Including 2004, I was to visit Haarlem five times during the next five years. By 2007, Diana and I were close enough to Bill and Inge that we stayed in their lovely house for a few days. It's a place that Bill, a jack-of-all-trades, almost single-handedly remodeled. 

The last group bicycling trip to date came in September of 2008. Six of us (among them the late Kevin Richards) started and ended our journey in Haarlem. Amsterdam's Schiphol Airport is just a few miles away, and a shop in Haarlem agreed to rent the needed bikes.

We rode the train to Poperinge, attended the hop fest, and then biked most of the way back to Haarlem. Before splitting off for further adventures, there was a brief window in which to meet briefly with our friends. It was especially wonderful to see Inge, who was about eight months pregnant with her and Bill's first child.

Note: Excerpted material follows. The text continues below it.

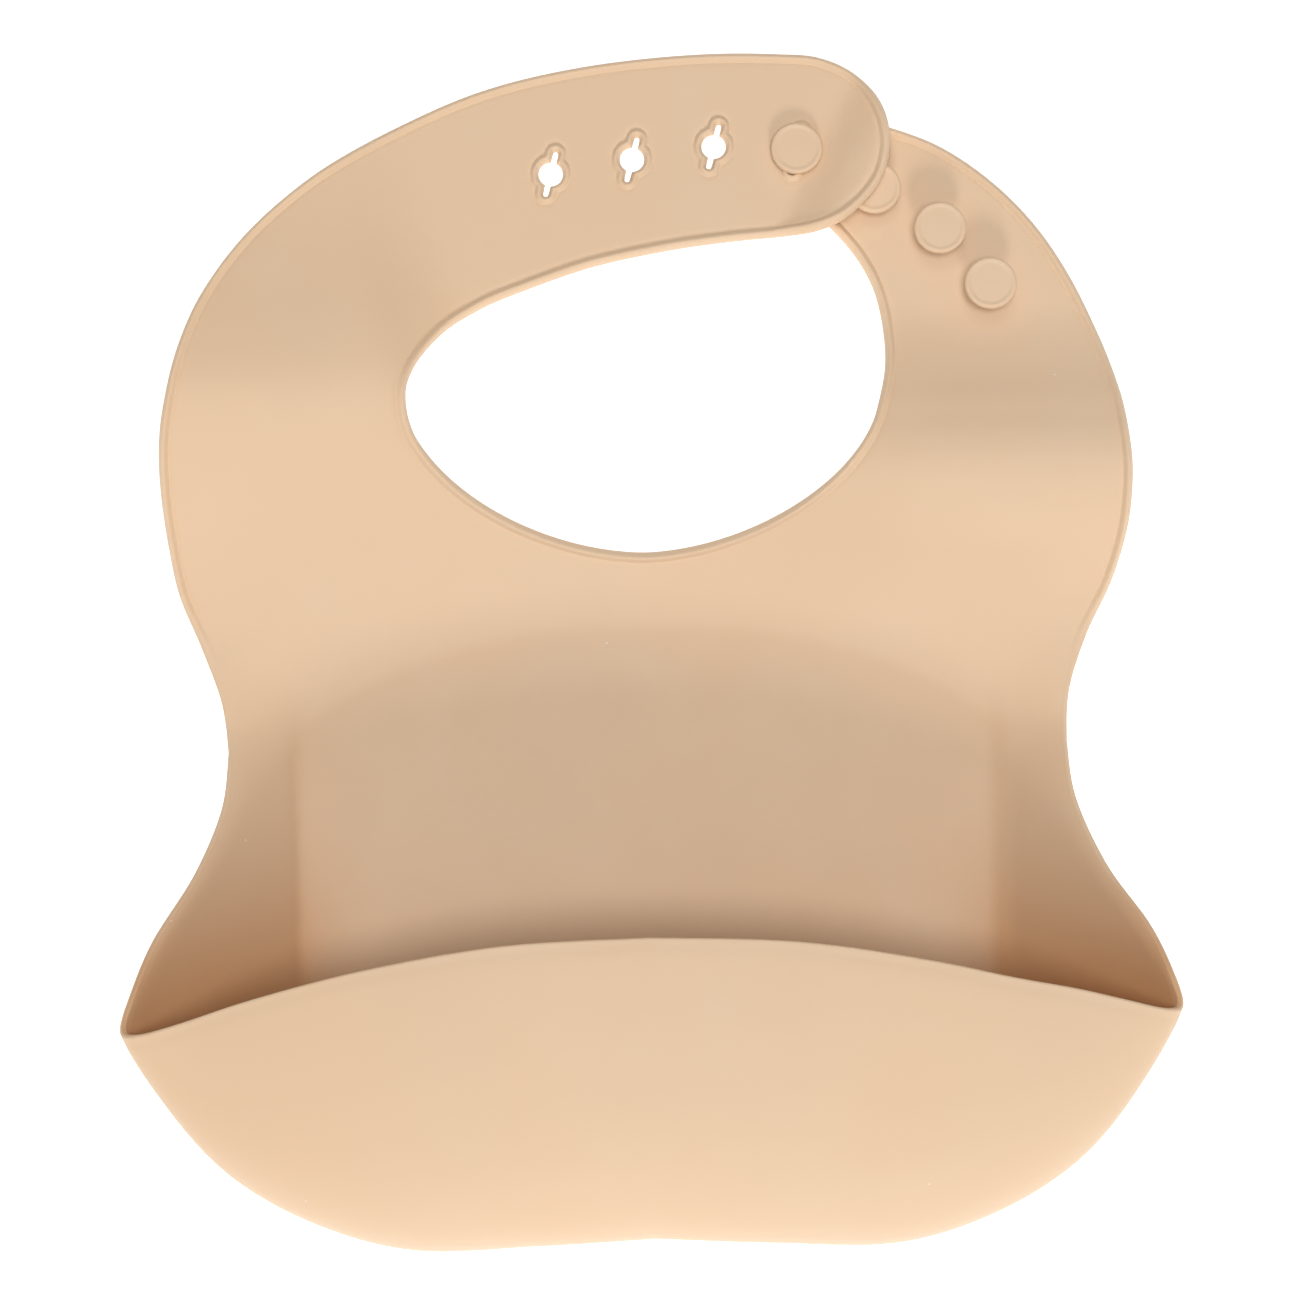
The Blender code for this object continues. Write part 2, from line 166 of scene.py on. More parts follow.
def curve_through(points, per_span):
    """A Catmull-Rom curve through points of any dimension."""
    p = np.array(points, float)
    p = np.vstack([p[:1], p, p[-1:]])
    out = []
    for i in range(1, len(p) - 2):
        t = np.linspace(0.0, 1.0, per_span, endpoint=False)[:, None]
        a, b, c, d = p[i - 1], p[i], p[i + 1], p[i + 2]
        out.append(b + 0.5 * t * (c - a + t * (2 * a - 5 * b + 4 * c - d + t * (3 * (b - c) + d - a))))
    out.append(p[-2:-1])
    return np.vstack(out)


def lengths_along(line):
    steps = np.linalg.norm(np.diff(line, axis=0), axis=1)
    return np.concatenate([[0.0], np.cumsum(steps)])


def at_lengths(line, along, where):
    return np.stack([np.interp(where, along, line[:, j]) for j in range(line.shape[1])], axis=1)


def unit(vectors):
    return vectors / np.linalg.norm(vectors, axis=-1, keepdims=True)


# ---- The shape of the sheet: Y of its middle plane --------------------------
SWELL = 1.22                # scale of the depths in the two tables below
SWELL_MIDDLE = 0.3          # share of the swell that is left in the middle of the chest
SWELL_SIDES = (5.0, 72.0)   # it grows to its full depth between these distances from the middle
SWELL_CHANGE = 75.0         # one table turns into the other over this far on each side of the middle
# The chest swells forward to a soft ridge below each strap, given as (Z, Y). The ridge is higher up on the -X side.
LEFT_SWELL = curve_through([
    (-120.0, 0.0), (-84.0, 0.0), (-72.0, 0.0), (-54.0, -0.4), (-45.0, -1.8), (-37.0, -4.0), (-29.0, -7.0),
    (-20.0, -10.7), (-11.0, -13.7), (-3.0, -15.2), (5.0, -15.2), (15.0, -13.2), (27.0, -10.0), (40.0, -6.9),
    (54.0, -4.6), (70.0, -3.0), (95.0, -1.4),
], 8)
RIGHT_SWELL = curve_through([
    (-120.0, 0.0), (-84.0, 0.0), (-72.0, 0.0), (-56.0, -0.4), (-48.0, -1.6), (-40.0, -4.4), (-33.0, -7.8),
    (-26.0, -10.4), (-18.0, -11.6), (-11.0, -10.6), (-4.0, -8.2), (4.0, -6.0), (14.0, -4.6), (26.0, -3.6),
    (42.0, -2.0), (66.0, 0.2), (95.0, 2.4),
], 8)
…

I returned home, and life promptly got in the way. Bank Street Brewhouse opened in March, 2009, and the demands of trying to get the restaurant and brewery up to snuff intervened. All I can say is that it seemed like a good idea at the time. We live and we learn, etc.

From 2010 through 2012, with neither the money nor the time, Diana and I weren't able to travel at all outside the country. Finally we made it to England in 2013 to visit her relatives, then back to the continent in 2014, though nowhere near Haarlem.

I've often referred to this period of my business career as trench warfare, and while this is too glib by half, it does convey something of the idea of how stressful and frustrating the BSB project proved to be. By 2014, I was beginning to see the handwriting on the stall, and the as yet ongoing business divorce stalemate began in early 2015.

In June of 2016, to the day of Muhammad Ali's funeral, I happened upon Inge via the serendipity of Facebook. While Bill, Boris and Dewi weren't the social media types, I was "friends" with Inge and Rob, although not to the extent of paying close enough attention.

Inge posted photos of daughter Marilyn, and seeing them delighted me. It slowly dawned on me that six years had passed since I'd so much as e-mailed any of my friends in Haarlem. There was consternation aplenty in what passes for my soul. How could I have been such a negligent schmuck to allow so much time to pass?

I quickly fired off a comment on Inge's Fb post, vowing to come see everyone in 2017, when I knew we'd be coming across the pond for the triennial hop festival in Poperinge. Inge replied affirmatively, and asked me to message her privately.

This is how I learned that Bill had died suddenly five months earlier, in January of 2016. Four months later, my beercycling co-conspirator Kevin was gone, too. It was obvious that our long-overdue return to Haarlem in 2017 was going to be both therapeutic and elegiac. 

And so it was.

On September 20, 2017 mother and daughter arrived by bicycle to Haarlem's Grote Markt, the market square lying outside the doors of the pleasingly esoteric Hotel Amadeus. Diana and I were waiting.

It was a letter-perfect autumn day, and so we had an outdoor drink across the way at the Grand Cafe Brinkmann, where it soon became obvious that Marilyn is a dynamo. She'd been raised speaking Dutch with Inge and English with Bill.

Afterwards came a short walk to the Jopenkerk, Jopen's long gestating brewery-in-a-church, which had been little more than a fenced-in construction zone in 2008. Now the Jopenkerk and the public space around it are people magnets.

Time slipped past. For dinner, we adjourned to Taste of India and a delicious spread of madras and curry. Dewi was in town, but he'd joined Boris at the Cafe Briljant for a tasting of rare Scotches from Rob's cellar stock. We'd see the three of them soon enough.

The lost years melted away, and it was wonderful to reconnect.